Unpacking the $292 Million Kelp Exploit: A DeFi Wake-Up Call

A devastating $292 million exploit has sent shockwaves through the cryptocurrency sector, exposing deep-seated vulnerabilities within DeFi's infrastructure and sparking concerns over the potential for a ripple effect across lending protocols. As investigations continue, preliminary analysis suggests the attack targeted Kelp's rsETH token, a yield-bearing version of ether, and the mechanism facilitating asset transfers between blockchains. The perpetrator appears to have manipulated this system, creating a substantial amount of unbacked tokens that were then utilized as collateral to borrow and drain genuine assets from lending markets, primarily Aave, the largest decentralized crypto lender. This incident is the latest in a series of blows to DeFi, occurring just weeks after the $285 million exploit of Solana-based protocol Drift, further eroding investor trust in the nearly $90 billion crypto sector.

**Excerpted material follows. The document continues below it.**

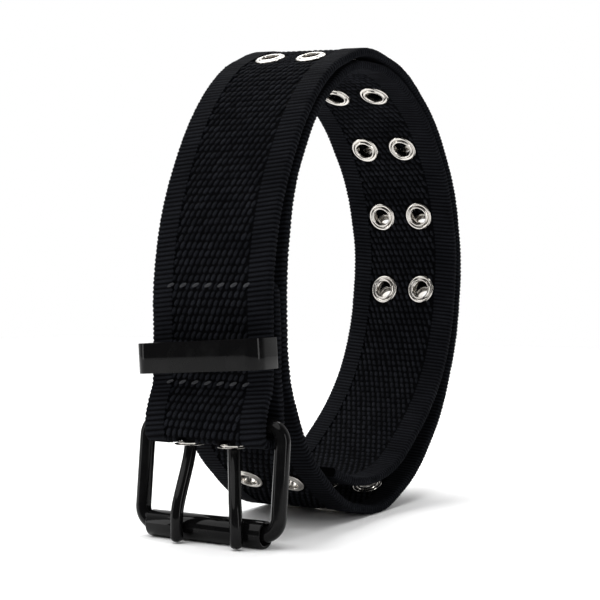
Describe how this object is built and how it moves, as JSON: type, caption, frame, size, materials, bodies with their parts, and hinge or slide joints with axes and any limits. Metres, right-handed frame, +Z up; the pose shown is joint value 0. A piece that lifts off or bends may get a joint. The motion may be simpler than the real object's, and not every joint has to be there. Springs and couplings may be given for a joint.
{
  "type": "webbing belt",
  "caption": "Black woven webbing belt with pairs of metal eyelets along it, a round-wire roller buckle with prongs and a metal keeper loop, coiled and standing on edge.",
  "frame": {"origin": "under the middle of the whole belt, on the surface it stands on", "axes": "+Z up, +Y across the webbing towards its far edge, +X from the hanging buckle towards the back of the coil"},
  "size_m": [0.1308, 0.0479, 0.141],
  "materials": {
    "webbing": "matt black woven cotton webbing with ribbed edge bands",
    "nickel": "smooth nickel plate",
    "black_metal": "glossy black enamel on round wire and strip"
  },
  "bodies": {
    "belt": {"strap": "webbing", "keeper": "black_metal", "eyelet_left_01": "nickel", "eyelet_left_02": "nickel", "eyelet_left_03": "nickel", "eyelet_left_04": "nickel", "eyelet_left_05": "nickel", "eyelet_left_06": "nickel", "eyelet_left_07": "nickel", "eyelet_left_08": "nickel", "eyelet_left_09": "nickel", "eyelet_left_10": "nickel", "eyelet_left_11": "nickel", "eyelet_left_12": "nickel", "eyelet_left_13": "nickel", "eyelet_left_14": "nickel", "eyelet_left_15": "nickel", "eyelet_left_16": "nickel", "eyelet_left_17": "nickel", "eyelet_left_18": "nickel", "eyelet_left_19": "nickel", "eyelet_left_20": "nickel", "eyelet_left_21": "nickel", "eyelet_right_01": "nickel", "eyelet_right_02": "nickel", "eyelet_right_03": "nickel", "eyelet_right_04": "nickel", "eyelet_right_05": "nickel", "eyelet_right_06": "nickel", "eyelet_right_07": "nickel", "eyelet_right_08": "nickel", "eyelet_right_09": "nickel", "eyelet_right_10": "nickel", "eyelet_right_11": "nickel", "eyelet_right_12": "nickel", "eyelet_right_13": "nickel", "eyelet_right_14": "nickel", "eyelet_right_15": "nickel", "eyelet_right_16": "nickel", "eyelet_right_17": "nickel", "eyelet_right_18": "nickel", "eyelet_right_19": "nickel", "eyelet_right_20": "nickel", "eyelet_right_21": "nickel", "prong_eyelet_left": "nickel", "prong_eyelet_right": "nickel"},
    "frame": {"frame": "black_metal"},
    "roller": {"roller": "black_metal"},
    "prong_left": {"prong_left": "black_metal"},
    "prong_right": {"prong_right": "black_metal"}
  },
  "joints": [
    {"name": "frame_swing", "type": "hinge", "parent": "belt", "child": "frame", "pos_m": [-0.05505, 0, 0.03164], "axis": [0, 1, 0], "range_deg": [-40, 0]},
    {"name": "roller_spin", "type": "hinge", "parent": "frame", "child": "roller", "pos_m": [-0.058, 0, 0.0036], "axis": [0, 1, 0], "continuous": true},
    {"name": "prong_left_swing", "type": "hinge", "parent": "belt", "child": "prong_left", "pos_m": [-0.05505, 0, 0.03164], "axis": [0, 1, 0], "range_deg": [0, 6]},
    {"name": "prong_right_swing", "type": "hinge", "parent": "belt", "child": "prong_right", "pos_m": [-0.05505, 0, 0.03164], "axis": [0, 1, 0], "range_deg": [0, 6]}
  ]
}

The exploit's success can be attributed to a single point of failure in Kelp's system, which relied on a single-signer setup, allowing the attacker to mint large amounts of rsETH without proper backing. Once minted, these tokens were rapidly deployed, with the attacker immediately depositing them in lending protocols, mostly Aave, to borrow real ETH. This maneuver transformed the exploit into a broader market issue, as DeFi lending platforms are now left holding potentially worthless collateral while valuable assets have been drained. As a result, Aave and other lending protocols may be saddled with hundreds of millions of dollars in questionable collateral and bad debt, sparking fears of a potential 'bank run' dynamic. The incident has raised concerns about the lack of isolation in lending models and the shortcomings in onboarding new assets to lending platforms, with experts arguing that configurations like Kelp's should have been flagged earlier. While the full extent of the damage is still being assessed, the exploit serves as a stark reminder that as DeFi grows more interconnected, failures in one layer can quickly cascade across the system, underscoring the need for greater vigilance and more robust security measures to prevent such incidents in the future.